There are several alternate generators, but only one of them is active at any given time. They are all variations on the same idea. Starting with a simple shape (usually a hexagon), copies of that shape are placed at the corners of the orginal, with sizes and rotations that vary over time. This process is sometimes compounded a second time (more copies at all points of the first set of copies, etc). The result is a set of basic primitives that overlap each other it different ways over time.

All the geometry generators use an animation sequence which controls various rotations and scalings (all in 2D). Three control parameters can be used to modify the animation sequence values (making something spin faster/slower, etc).

initial distortion

The generated geometry passes through a layer of distortion, which uses a Magnet SOP to twist the points in various ways.


The threshold phase takes the distorted geometry and finds pairs of points that are within a certain range of distance from each other, and generates a connecting line segment for each such pair. The result of this is that when two shapes are passing over each other, as they cross, connections are drawn between pairs of points as they get within a certain distance, and then disappear one shape moves further away from the other.

The threshold phase is based on the DistThresholdCHOP, which was originally created by Vincent Houze. I have since extended it to support more control over the ranges, and also to provide several different modes of operation.

post-threshold distortion

The line segments generated by the threshold phase passses through another layer of distortion which twists the line segments and pushes/pulls them in different directions.


The threshold connector lines use a basic wireframe material with a constant color, but with opacity that increases as the connectors get shorter.

The connection points use a point sprite material with a circular gradient (basically a circle with a fuzzy edge that's slightly darker in the middle).

There is a single camera that never moves, and no lighting since there aren't any phong or other such materials.

There is a renderer that renders because it enjoys rendering.
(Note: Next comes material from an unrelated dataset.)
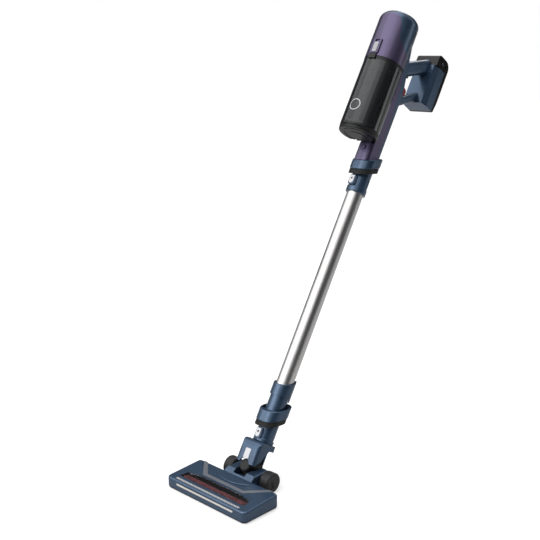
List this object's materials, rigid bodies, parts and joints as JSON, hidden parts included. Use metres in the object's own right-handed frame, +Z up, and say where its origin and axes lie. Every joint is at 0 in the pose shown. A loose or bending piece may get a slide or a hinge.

It's quite happy.


After the renderer produces a stream of images, that stream is fed through a series of post-processing effects.

  • color adjustment
  • echo
  • bloom

    Bloom is basically just a blur, where it takes a slight (short-distance) blur and a heavier (longer distance) blur and adds them, combined with the original image. This produces a halo-like effect, and can slightly fill in areas between nearby lines.

  • stutter

  • feedback!

    The feedback effect is a loop where a frame is mixed with the previous frame and the output of that is fed back into it as the next "previous frame". When the opacity of the previous/feedback frames is low, this results in small trails behind anything that moves, which fade the further they get away from the original line. When the opacity is much higher (almost 100%), it would normally just end up eventually making everything white. To deal with this, the feedback image is processed with an edging effect, which effectively makes portions of it transparent, allowing it to mix without overwhelming the resulting image.